Formula / Concept Box
| Concept | Description / Rule |
|---|---|
| Startup Time | Sub-second (enabled by Firecracker microVMs) |
| Interface | Jupyter Notebooks (Integrated into Athena Console) |
| Supported Languages | PySpark, Spark SQL, Scala (limited via API) |
| Infrastructure | Serverless; no warm pools or cluster management required |
| Data Integration | Native integration with AWS Glue Data Catalog and S3 |
Hierarchical Outline
- I. Introduction to Athena for Spark
- Serverless Nature: No clusters to provision or scale; pay for compute used.
- In-memory Processing: Leverages Spark’s memory-efficient engine for complex transformations.
- II. The Notebook Interface
- Jupyter Integration: Familiar interface for data scientists/engineers.
- Cell-based Execution: Interleave documentation (Markdown) with live code (PySpark).
- Visualizations: Support for libraries like Matplotlib, Plotly, and Seaborn.
- III. Technical Architecture
- Firecracker microVMs: Provides isolation and rapid scaling.
- Session Management: Each notebook run is a distinct session with independent resource allocation.
- IV. Integration & Governance
- Glue Data Catalog: Uses existing metadata for table discovery.
- Workgroups: Enforce data limits, IAM policies, and encryption settings.
Visual Anchors
Workflow: Launching an Athena Spark Session
Architecture: Serverless Execution
\begin{tikzpicture}[node distance=2cm, every node/.style={rectangle, draw, rounded corners, minimum width=3cm, minimum height=1cm, align=center}] \node (User) {User (Athena Notebook)}; \node (Athena) [below of=User] {Athena Spark Engine$Control Plane)}; \node (Firecracker) [below of=Athena] {Firecracker MicroVMs$Execution Plane)}; \node (Data) [right of=Firecracker, xshift=3cm] {S3 / Glue Data Catalog};
\draw[->, thick] (User) -- (Athena);
\draw[->, thick] (Athena) -- (Firecracker);
\draw[<->, thick] (Firecracker) -- (Data);
\node[draw=none, fill=none, font=\footnotesize, text width=4cm] at (1.5, -1) {Sub-second Startup};\end{tikzpicture}
Definition-Example Pairs
- Definition: CTAS (Create Table As Select) — A standard Athena operation that creates a new table in the Glue Catalog and writes data to S3 in a single step.

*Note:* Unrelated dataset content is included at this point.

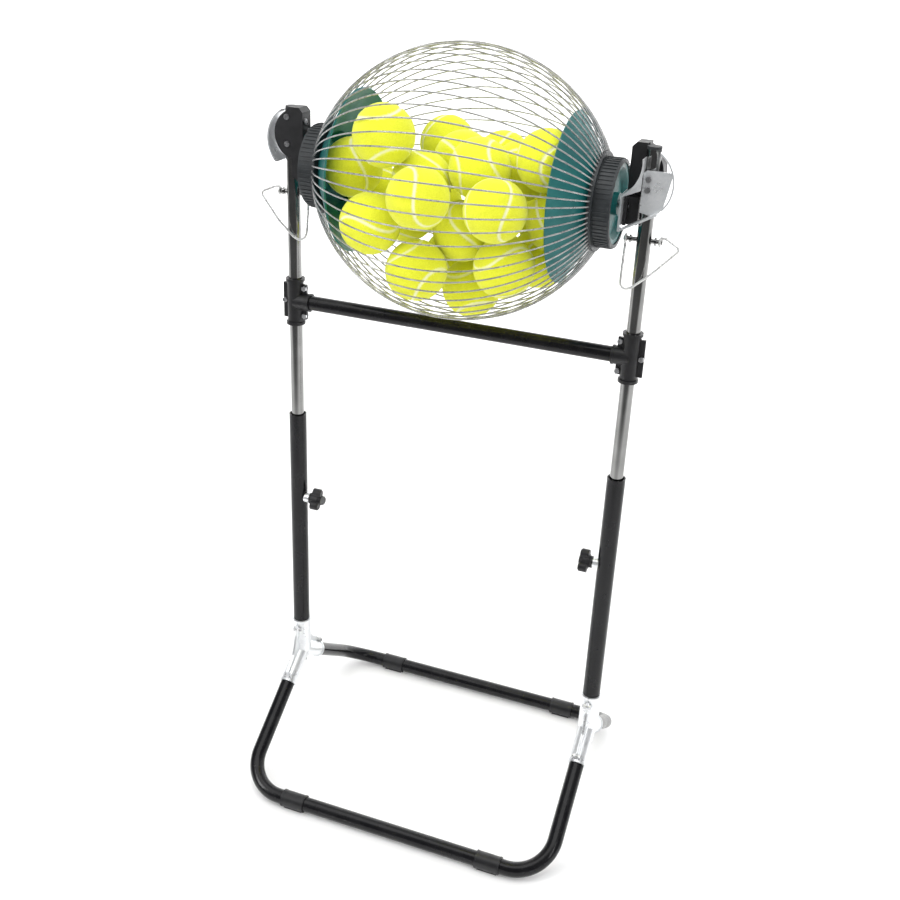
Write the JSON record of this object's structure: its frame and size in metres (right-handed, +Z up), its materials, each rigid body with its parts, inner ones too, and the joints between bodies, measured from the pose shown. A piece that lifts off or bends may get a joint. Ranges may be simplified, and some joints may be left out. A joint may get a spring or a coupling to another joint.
{
  "type": "tennis ball collector",
  "caption": "Rotating wire-cage tennis ball collector with coned end caps, held in a telescoping tubular floor stand with a crossbar and clamping knobs.",
  "frame": {"origin": "floor level, midway between the two uprights and between the two foot tubes", "axes": "+X along the cage axis towards the right upright, -Y to the front, +Z up"},
  "size_m": [0.498, 0.3548, 0.9609],
  "materials": {
    "black_tube": "gloss",
    "black_plastic": "satin",
    "black_clamp": "satin",
    "zinc": "bright",
    "steel_bolt": "bright",
    "chrome": "mirror",
    "bush_plastic": "satin",
    "teal_plastic": "satin",
    "grey_plastic": "satin",
    "cage_steel": "bright",
    "felt": "felt"
  },
  "bodies": {
    "base": {"front_foot_tube": "black_tube", "rear_foot_tube": "black_tube", "front_left_leg": "black_tube", "front_right_leg": "black_tube", "rear_left_leg": "black_tube", "rear_right_leg": "black_tube", "front_left_collar": "black_clamp", "front_right_collar": "black_clamp", "rear_left_collar": "black_clamp", "rear_right_collar": "black_clamp", "left_joint_inner": "zinc", "left_joint_outer": "zinc", "right_joint_inner": "zinc", "right_joint_outer": "zinc", "left_joint_bolts": "steel_bolt", "right_joint_bolts": "steel_bolt", "left_lower_tube": "black_tube", "right_lower_tube": "black_tube", "left_guide_bush": "bush_plastic", "right_guide_bush": "bush_plastic", "left_knob_nut": "zinc", "right_knob_nut": "zinc"},
    "left_clamp_knob": {"left_knob": "black_plastic", "left_knob_stud": "chrome"},
    "right_clamp_knob": {"right_knob": "black_plastic", "right_knob_stud": "chrome"},
    "upper_frame": {"left_upright": "chrome", "right_upright": "chrome", "left_upright_plug": "bush_plastic", "right_upright_plug": "bush_plastic", "crossbar": "black_tube", "left_tee_front": "black_clamp", "left_tee_rear": "black_clamp", "right_tee_front": "black_clamp", "right_tee_rear": "black_clamp", "left_tee_bolts": "steel_bolt", "right_tee_bolts": "steel_bolt", "left_holder_body": "black_plastic", "right_holder_body": "black_plastic", "left_holder_shell": "zinc", "right_holder_shell": "zinc", "left_holder_bolts": "steel_bolt", "right_holder_bolts": "steel_bolt", "left_axle": "steel_bolt", "right_axle": "steel_bolt", "left_lock_pin": "chrome", "right_lock_pin": "chrome", "tennis_balls": "felt"},
    "left_wire_bail": {"left_bail": "cage_steel"},
    "right_wire_bail": {"right_bail": "cage_steel"},
    "basket": {"cage_wires": "cage_steel", "left_ring": "grey_plastic", "right_ring": "grey_plastic", "left_end_cap": "teal_plastic", "right_end_cap": "teal_plastic"}
  },
  "joints": [
    {"name": "height_slide", "type": "slide", "parent": "base", "child": "upper_frame", "axis": [0, 0, 1], "range_m": [-0.11, 0.03]},
    {"name": "basket_spin", "type": "hinge", "parent": "upper_frame", "child": "basket", "pos_m": [0, 0, 0.811], "axis": [1, 0, 0], "continuous": true},
    {"name": "left_knob_turn", "type": "hinge", "parent": "base", "child": "left_clamp_knob", "pos_m": [-0.1865, 0, 0.372], "axis": [1, 0, 0], "range_deg": [-360, 360]},
    {"name": "right_knob_turn", "type": "hinge", "parent": "base", "child": "right_clamp_knob", "pos_m": [0.1865, 0, 0.372], "axis": [1, 0, 0], "range_deg": [-360, 360]},
    {"name": "left_bail_swing", "type": "hinge", "parent": "upper_frame", "child": "left_wire_bail", "pos_m": [-0.209, 0, 0.776], "axis": [1, 0, 0], "range_deg": [-95, 0]},
    {"name": "right_bail_swing", "type": "hinge", "parent": "upper_frame", "child": "right_wire_bail", "pos_m": [0.209, 0, 0.776], "axis": [1, 0, 0], "range_deg": [-95, 0]}
  ]
}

- Example: A data engineer uses a CTAS query to convert a large
CSVlog file intoParquetformat to optimize future query performance and reduce costs.
- Example: A data engineer uses a CTAS query to convert a large
- Definition: Session-based Isolation — The practice of providing each user or task with its own dedicated compute environment.
- Example: Two data scientists run complex Spark jobs simultaneously in the same Athena workgroup; because of Firecracker isolation, one scientist's resource-heavy regression test does not slow down the other's data cleaning script.
Worked Examples
Task: Read S3 Data and Filter using PySpark
Goal: Use an Athena Notebook to find all records where star_rating is greater than 4.
Step 1: Initialize the Spark Session (This is handled automatically by the Athena Notebook kernel upon startup.)
Step 2: Read data from Glue Catalog
# PySpark code in a notebook cell
df = spark.read.table("amazon_reviews_db.toys_table")Step 3: Apply Filter and Show Results
# Filter for high-rated products
high_rated_df = df.filter(df["star_rating"] > 4)
# Display top 5 results
high_rated_df.show(5)Step 4: Visualization
import matplotlib.pyplot as plt
# Convert small sample to Pandas for local plotting
pdf = high_rated_df.limit(100).toPandas()
pdf['star_rating'].value_counts().plot(kind='bar')
plt.show()Checkpoint Questions
- What technology allows Athena Spark to start in less than a second?
- Answer: Firecracker micro-virtual machines.
- Which Athena interface would you use if you wanted to perform a regression test or time-series forecasting?
- Answer: Athena Notebook editor (Spark).
- True or False: You must provision an EMR cluster before using Athena for Spark.
- Answer: False. It is entirely serverless.
- What is the benefit of using CTAS in Athena?
- Answer: It allows you to transform data (e.g., to Parquet) and automatically register the new table in the Glue Data Catalog.
Comparison Tables
Athena SQL vs. Athena Spark
| Feature | Athena SQL (Trino) | Athena Spark |
|---|---|---|
| Core Engine | Trino / Presto | Apache Spark |
| Primary Language | ANSI SQL | PySpark / Spark SQL |
| Interface | Standard Query Editor | Jupyter Notebooks |
| Best Use Case | Ad-hoc SQL, BI Reporting | ML Prep, Complex ETL, Data Science |
| Startup | Instant | Sub-second |
Muddy Points & Cross-Refs
[!IMPORTANT] Athena Spark vs. Glue Interactive Sessions vs. EMR Notebooks
- Athena Spark: Best for ad-hoc, interactive analysis using Spark without managing any infrastructure. Zero configuration.
- Glue Interactive Sessions: Best when you are building Glue ETL jobs and need to test code snippets before deploying a full Job.
- EMR Notebooks: Best when you already have long-running EMR clusters and need high customization of the Spark environment or access to other Hadoop ecosystem tools (HBase, Flink, etc.).
[!TIP] For further study on cost optimization, research how Athena Workgroups can be used to set per-query or per-workgroup data usage limits to prevent runaway Spark costs.